BUFFALO, N.Y. (WIVB) — A mother is demanding answers after her 10-year-old son was beaten at Buffalo Collegiate Charter School.
Zachary Walker was taken to the hospital for injuries and his mother Lisa claims she still hasn’t gotten details about what happened.
Walker and community groups are calling on the school to release the incident report from June 13.
“I still haven’t heard anything, I haven’t seen any incident report, I don’t know what’s happening and I think Buffalo Collegiate Charter School should let me know something because my son was assaulted at school,” she said.
Photos provided by the family show Zachary wearing a neck brace and covered in bruises and lumps. Walker also said he suffered a concussion.
Head of school Brian Pawloski said the school followed all protocols but the law prevents him from disclosing more details.
“New York State law requires that we do not produce information on other students disciplinary information to other parents,” Pawloski said. “We can’t disclose the health and safety and welfare of our students to the families or to the public in general.”
He said the incident will be reported to the state’s School Safety and Education Climate system on July 25. This is a self-reporting system where schools are required to submit yearly incident reports.
Aymanuel Radford from We the Parents said he’s unsure if the self-reporting model allows for an accurate representation of what’s going on in schools.
“If the school doesn’t feel like it rises to the level that it’s violent or disruptive they don’t have to report it,” Radford said.
Since it was founded in 2018, Buffalo Collegiate has reported three incidents to the state. All three were from the 2018-19 school year and the school went remote during the pandemic.
Radford is calling for an investigation from the Charter School Institute.
“In a situation where any kind of physical harm occurs any kind of a product of bullying those would be incidents that would be reported,” Pawloski said.
The school implemented a restorative practices coordinator, social worker, and mental health coordinator after the pandemic.
“Families and students deserve to come to schools that are safe environments.
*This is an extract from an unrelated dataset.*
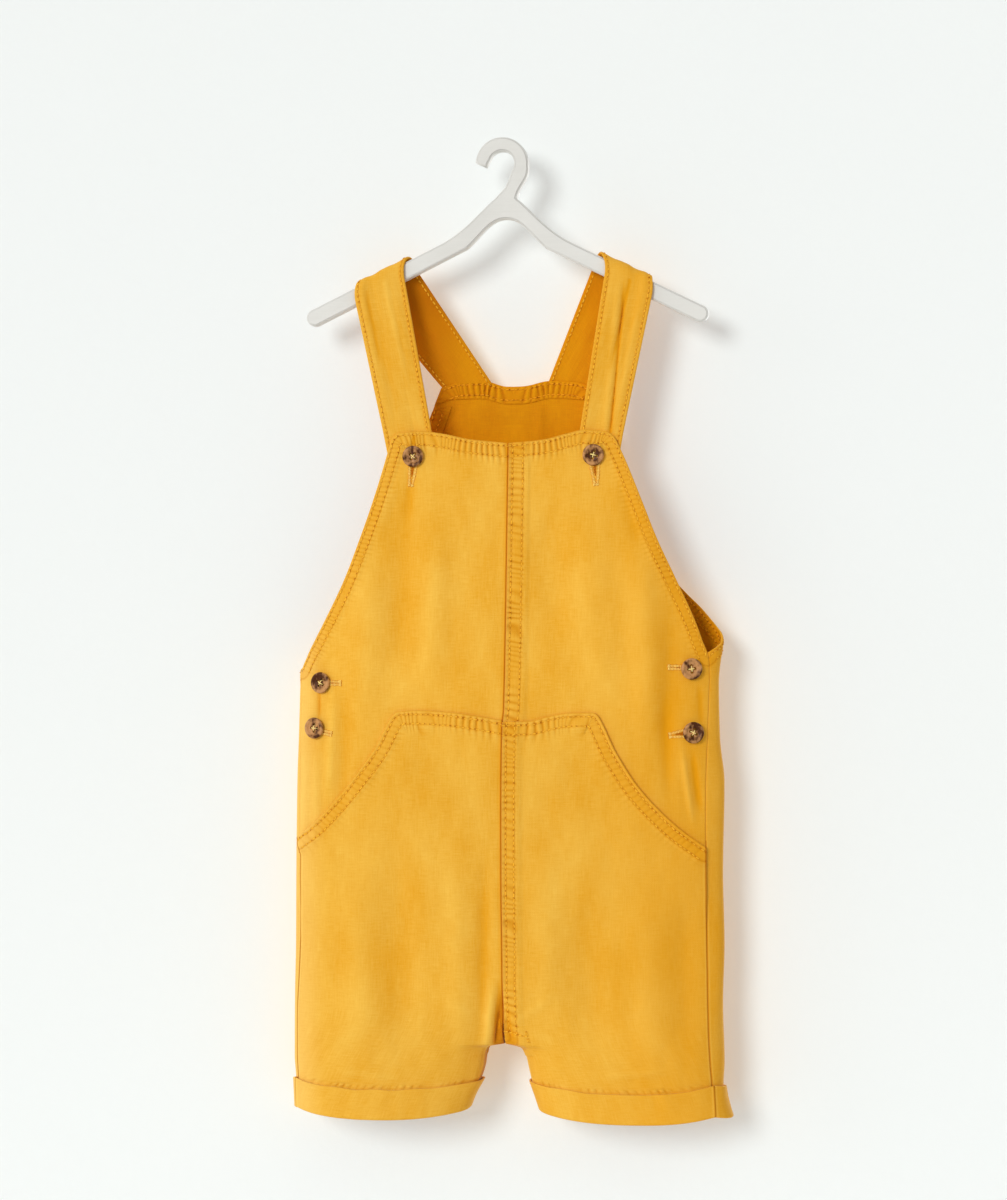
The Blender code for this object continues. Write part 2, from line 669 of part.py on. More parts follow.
def hanger(material):
    """The board: its outline drawn in a little towards its front and its back."""
    centre = (0.0, -HOOK_RADIUS)
    outer = HOOK_RADIUS + HOOK_BAND
    half = arm_outline()
    right = [(ARMS_CENTRE + x, z) for x, z in half]
    left = [(ARMS_CENTRE - x, z) for x, z in reversed(half[:-1])]
    outline = (
        arc(centre, outer, 184, 0, 14)
        + bezier((17.4, -12.5), (17.0, -20.0), (10.5, -24.5), (9.6, -31.0), 6)
        + right
        + left
        + bezier((2.2, -24.0), (4.2, -19.5), (5.0, -17.5), (6.2, -14.2), 5)
        + arc(centre, HOOK_RADIUS, -36, 186, 12)
    )
    outline = np.array(outline)
    count = len(outline)
    rings = []
    for row in BOARD_EDGE:
        drawn = drawn_in(outline, row.inset)
        rings.append(np.column_stack([drawn[:, 0], np.full(count, row.depth), drawn[:, 1]]))
    faces = tube_faces(len(rings), count)[: -count]
    faces += [tuple(range(count)), tuple(range(len(rings) * count - 1, (len(rings) - 1) * count - 1, -1))]
    return build_object("hanger", np.concatenate(rings), faces, material)


# The straps: where each edge runs from behind the bib, over the arm of the hanger, to the back's neckline.
StrapRow = namedtuple("StrapRow", "edge end_x bib_x front_x rear_x root_x")
STRAPS = {
    "left": (
        StrapRow("outer", -72.0, -77.8, -98.4, -94.5, -42.2),
        StrapRow("inner", -40.5, -45.2, -65.5, -59.5, -8.8),
    ),
    "right": (
        StrapRow("outer", 76.5, 81.2, 100.4, 97.5, 57.6),
        StrapRow("inner", 48.5, 52.4, 69.2, 60.5, 28.2),
    ),
}
STRAP_END = -214.0  # behind the bib
OVER_ARM = (5.4, 6.2, 4.6)  # the fold over the arm: half width, height and drop of its inner face
StrapFold = namedtuple("StrapFold", "side across width depth top bottom")
STRAP_FOLDS = (
    StrapFold("right", 0.45, 0.09, -1.5, 0.08, 1.0),
    StrapFold("right", 0.72, 0.10, 1.0, 0.0, 0.9),
    StrapFold("left", 0.38, 0.16, -0.7, 0.1, 0.7),
)


def strap_middle(side):
    """The strap's middle surface, as rows from its front end to its root on the back."""
    across = np.linspace(0, 1, 6)
    outer, inner = STRAPS[side]

    def at(column):
        return getattr(outer, column) + across * (getattr(inner, column) - getattr(outer, column))

    behind_bib = CLOTH + GAP + STRAP_CLOTH / 2
    half = STRAP_CLOTH / 2
    slant = math.cos(math.atan(ARM_SLOPE))
    arm = np.array([arm_level(x) for x in at("front_x")])
    arm_rear = np.array([arm_level(x) for x in at("rear_x")])
    bib_top = -186.0
    rows = []
    for t in np.linspace(0, 1, 4)[:-1]:
        z = STRAP_END + t * (bib_top - STRAP_END)
        x = at("end_x") + t * (at("bib_x") - at("end_x"))
        rows.append([(a, front_y(a, z) + behind_bib, z) for a in x])
    seat = [front_y(a, bib_top) + behind_bib for a in at("bib_x")]
    width, height, drop = OVER_ARM
    front_plane = -(width + half)
    shoulder = arm - drop / slant
    for t in np.linspace(0, 1, 9)[:-1]:
        x = at("bib_x") + t * (at("front_x") - at("bib_x"))
        z = bib_top + t * (shoulder - bib_top)
        y = np.array(seat) + t * (front_plane - np.array(seat))
        crease = np.zeros_like(x)
        for fold in STRAP_FOLDS:
            if fold.side == side:
                along = ease((t - fold.top) / 0.25) * ease((fold.bottom - t) / 0.25)
                crease += fold.depth * along * np.exp(-(((across - fold.across) / fold.width) ** 2))
        rows.append(list(zip(x, y - crease, z)))
    rear_shoulder = arm_rear - drop / slant
    for turn in np.linspace(0, 180, 11):
        c, s = math.cos(math.radians(turn)), math.sin(math.radians(turn))
        t = turn / 180
        y = -(width + half) * np.sign(c) * abs(c) ** (2 / 3)
        rise = (height + half) * s ** (2 / 3)
        z = shoulder + t * (rear_shoulder - shoulder) + rise / slant
        x = at("front_x") + t * (at("rear_x") - at("front_x"))
        rows.append([(a, y, b) for a, b in zip(x, z)])
    neck_width = abs(smooth(BACK_EDGE, side, -155))
    root_share = np.abs(at("root_x") - smooth(CENTRE, "back", -152)) / neck_width
    root = smooth(BACK_TOP, side, np.clip(root_share, 0, 1)) + 2 * GAP
    back_wall = smooth(FORM, "back", -152) - CLOTH / 2
    for t in np.linspace(0, 1, 9)[1:]:
        x = at("rear_x") + t * (at("root_x") - at("rear_x"))
        z = rear_shoulder + t * (root - rear_shoulder)
        y = (width + half) + t * (back_wall - width - half)
        rows.append([(a, y, b) for a, b in zip(x, z)])
    return np.array(rows)


def strap(side, material):
    middle = strap_middle(side)
    normal = grid_normals(middle) * SIDES[side]
    half = STRAP_CLOTH / 2
    return wall(f"strap_{side}", middle + normal * half, middle - normal * half, material)


# The buttons: a rim, a shallow dish and four holes, 14 mm wide.
ButtonRow = namedtuple("ButtonRow", "name x level")
BUTTONS = (
    ButtonRow("button_bib_left", -57.0, -201.4),
    ButtonRow("button_bib_right", 62.0, -201.0),
    ButtonRow("button_side_left_upper", -118.6, -350.4),
    ButtonRow("button_side_left_lower", -122.8, -380.4),
    ButtonRow("button_side_right_upper", 125.8, -340.6),
    ButtonRow("button_side_right_lower", 127.0, -382.0),
)
TurnedRow = namedtuple("TurnedRow", "radius height")
BUTTON_PROFILE = (
    TurnedRow(0.0, 1.6),
    TurnedRow(3.4, 1.6),
    TurnedRow(5.4, 2.8),
    TurnedRow(6.5, 2.6),
    TurnedRow(BUTTON_WIDTH / 2, 1.6),
    TurnedRow(5.8, 0.0),
    TurnedRow(0.0, 0.0),
)
HOLE_WIDTH, HOLE_SPACING = 1.5, 2.6


def button_mesh(material):
    """The button turned on a lathe, with its holes cut, facing -Y with its back on the origin."""
    profile = bpy.data.meshes.new("button profile")
    points = [(row.radius * MM, 0, row.height * MM) for row in BUTTON_PROFILE]
    profile.from_pydata(points, [(i, i + 1) for i in range(len(points) - 1)], [])
    disc = bpy.data.objects.new("button blank", profile)
    bpy.context.scene.collection.objects.link(disc)
    turning = disc.modifiers.new("turned", "SCREW")
    turning.steps = turning.render_steps = 16
    turning.use_merge_vertices = True
    turning.merge_threshold = 0.01 * MM
    turning.use_normal_calculate = True
    cutter_mesh = bpy.data.meshes.new("holes")
    drills = bmesh.new()
    for sx in (-1, 1):
        for sy in (-1, 1):
            centre = Vector((sx * HOLE_SPACING / 2, sy * HOLE_SPACING / 2, 1.0))
            bmesh.ops.create_cone(
                drills,
                cap_ends=True,
                segments=6,
                radius1=HOLE_WIDTH / 2 * MM,
                radius2=HOLE_WIDTH / 2 * MM,
                depth=8 * MM,
                matrix=Matrix.Translation(centre * MM),
            )
    drills.to_mesh(cutter_mesh)
    drills.free()
    cutter = bpy.data.objects.new("holes", cutter_mesh)
    cutter.hide_render = True
    cutter.display_type = "WIRE"
    bpy.context.scene.collection.objects.link(cutter)
    drilled = disc.modifiers.new("drilled", "BOOLEAN")
    drilled.object = cutter
    bpy.context.view_layer.update()
    made = bpy.data.meshes.new_from_object(disc.evaluated_get(bpy.context.evaluated_depsgraph_get()))
    bpy.data.objects.remove(disc)
    bpy.data.objects.remove(cutter)
    made.transform(Matrix.Rotation(math.radians(90), 4, "X"))
    made.shade_smooth()
    made.set_sharp_from_angle(angle=math.radians(40))
    made.materials.clear()
    made.materials.append(material)
    return made


def buttons(material):
    mesh = button_mesh(material)
    reach = BUTTON_WIDTH / 2 - 1
    for row in BUTTONS:
        here = front_y(row.x, row.level)
        beside = [front_y(row.x + d, row.level) for d in (-reach, reach)]
        turn = math.atan2(beside[1] - beside[0], 2 * reach)
        bulge = max(0.0, (beside[0] + beside[1]) / 2 - here)
        made = bpy.data.objects.new(row.name, mesh)
        bpy.context.scene.collection.objects.link(made)
        stand = GAP + 0.25 + 0.15 * bulge
        place = Vector((row.x + math.sin(turn) * stand, here - math.cos(turn) * stand, row.level))
        made.location = place * MM
        made.rotation_euler = (0, 0, turn)


def material(name, colour, roughness):
    """A plain material of that colour; nothing on the garment or the hanger is metal."""
    made = bpy.data.materials.new(name)
    made.use_nodes = True
    surface = made.node_tree.nodes["Principled BSDF"]
    surface.inputs["Base Color"].default_value = (*colour, 1)
    surface.inputs["Roughness"].default_value = roughness
    surface.inputs["Metallic"].default_value = 0.0
    return made


def main():
    for old in list(bpy.data.objects):
        bpy.data.objects.remove(old)
    twill = material("mustard twill", (0.86, 0.42, 0.035), 0.85)
    facing = material("facing twill", (0.80, 0.36, 0.03), 0.85)
    board = material("white lacquer", (0.82, 0.82, 0.80), 0.5)
    horn = material("brown horn", (0.20, 0.10, 0.05), 0.35)
    for side in SIDES:
        front_bib(side, twill)
        front_leg(side, twill)
        back_panel(side, twill)
        cuff(side, twill)
        strap(side, twill)
        underlap(side, twill)
        armhole_facing(side, facing)
    neck_facing(facing)
    buttons(horn)
    hanger(board)


main()
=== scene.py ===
import math
from collections import namedtuple

import bmesh
import bpy
import numpy as np
from mathutils import Matrix, Vector


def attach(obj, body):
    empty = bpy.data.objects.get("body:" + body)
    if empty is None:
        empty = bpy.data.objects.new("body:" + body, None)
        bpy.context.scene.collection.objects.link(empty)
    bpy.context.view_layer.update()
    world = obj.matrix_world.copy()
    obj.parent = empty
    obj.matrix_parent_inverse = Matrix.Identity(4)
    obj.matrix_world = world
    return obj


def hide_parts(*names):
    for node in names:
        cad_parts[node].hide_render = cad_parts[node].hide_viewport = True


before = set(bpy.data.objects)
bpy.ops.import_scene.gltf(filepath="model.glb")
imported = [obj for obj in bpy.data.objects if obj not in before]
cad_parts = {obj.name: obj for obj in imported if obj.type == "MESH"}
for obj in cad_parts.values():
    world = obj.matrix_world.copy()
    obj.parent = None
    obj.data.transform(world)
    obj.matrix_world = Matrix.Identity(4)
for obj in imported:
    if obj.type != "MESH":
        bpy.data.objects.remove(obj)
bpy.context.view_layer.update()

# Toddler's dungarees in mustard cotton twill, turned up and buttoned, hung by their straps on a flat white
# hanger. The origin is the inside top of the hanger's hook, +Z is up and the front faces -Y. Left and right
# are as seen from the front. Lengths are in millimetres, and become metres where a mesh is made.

# --------------------------------------------------------------------------------------------------
# The back. Two halves of mustard twill, felled together down the centre, and turned in and stitched twice
# along the neckline and the armholes. The cloth hangs as one flat tube that parts into two legs; every other
# piece of the garment lies on this form too.
# --------------------------------------------------------------------------------------------------
MM = 0.001
SIDES = {"left": -1, "right": 1}
CLOTH = 1.6  # one wall of cloth
GAP = 0.3  # between two pieces that are laid together
SEAM_GAP = 0.12  # between two edges that are sewn together
CROTCH, CROTCH_RISE = -587.5, 46.0  # the fork, and how far above it the tube begins to close
PARTING, PARTING_DROP = -560, 80  # where the cloth away from the fork begins to part, and over what drop
HEM, HEM_RISE = -636.4, 5.0  # the legs' foot, and how much it climbs from a panel's middle to its edges
CLIMB_TOP, CLIMB_DROP = -580, 30  # the stretch over which the cloth above takes that climb up
ROUNDNESS = 2.6  # exponent of the form's sections: 2 is an ellipse, more is boxier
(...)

I think that should be the expectation and I will say that we work really hard to be able to partner with our families so that we have these conversations well in advance to make sure we’re all on the same page,” he said.
Walker said she just wants answers as to what happened to her son, not only for her family, but also for all families in the school.
“These are young kids who are gonna grow up to be adults one day and if this doesn’t stop now we don’t know what we’re gonna see in the future,” she said.